Your concept of what "myth" means is thoroughly modernist, and directly contradictory to what Tolkein meant. A bunch of damned liberals started using "myth" to mean "false rumor," and an antonym to "fact," and now that's what everyone thinks it means.
A myth is a story used to tell a deeper, archetypical truth. There are things we cannot explain, and so we write stories to illustrate a truth we cannot fathom. But whereas allegories teach us of specific instances, and demonstrate one-to-one representationalism, myths are universal.
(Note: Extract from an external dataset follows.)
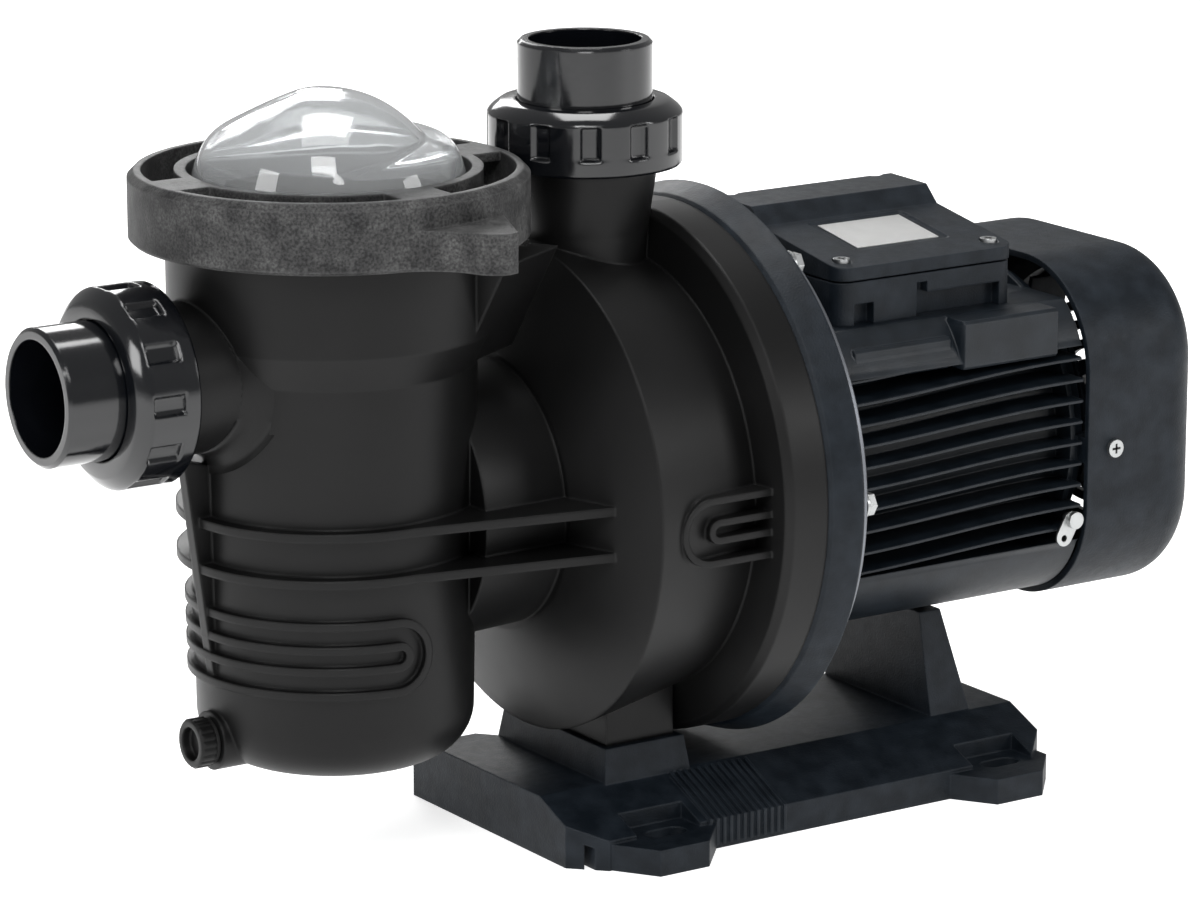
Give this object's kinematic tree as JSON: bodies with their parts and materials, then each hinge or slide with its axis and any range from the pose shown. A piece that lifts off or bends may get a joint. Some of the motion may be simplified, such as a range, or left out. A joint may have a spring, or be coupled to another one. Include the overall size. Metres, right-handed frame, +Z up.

The bible is a great example of something which is often both historically true and mythically true. When Christians teach us that we have crucified Christ, they speak in a mythical sense; I have not held physical nails to Jesus' flesh. (Yet it is also historically true that Jesus was crucified.) And whether it is historically true or not, we have all shared in the fault of Adam which gained for us a redeemer in Christ. While David wrote of his tribulations in war, we find in his writing the mythic truth of our struggle against evil; while Solomon wrote of his love for his Beloved, we find in his writing the nature of God's love for man.
Tolkein's goal was to tell us stories about the universal nature of man, which are true, even though they had not been revealed through history the way the bible was. Thus, he wrote myth. In comparison, allegory is much shallower; it is the mere attempt to present stories of specific temporal incidents or individuals in the language of symbolism and fancy.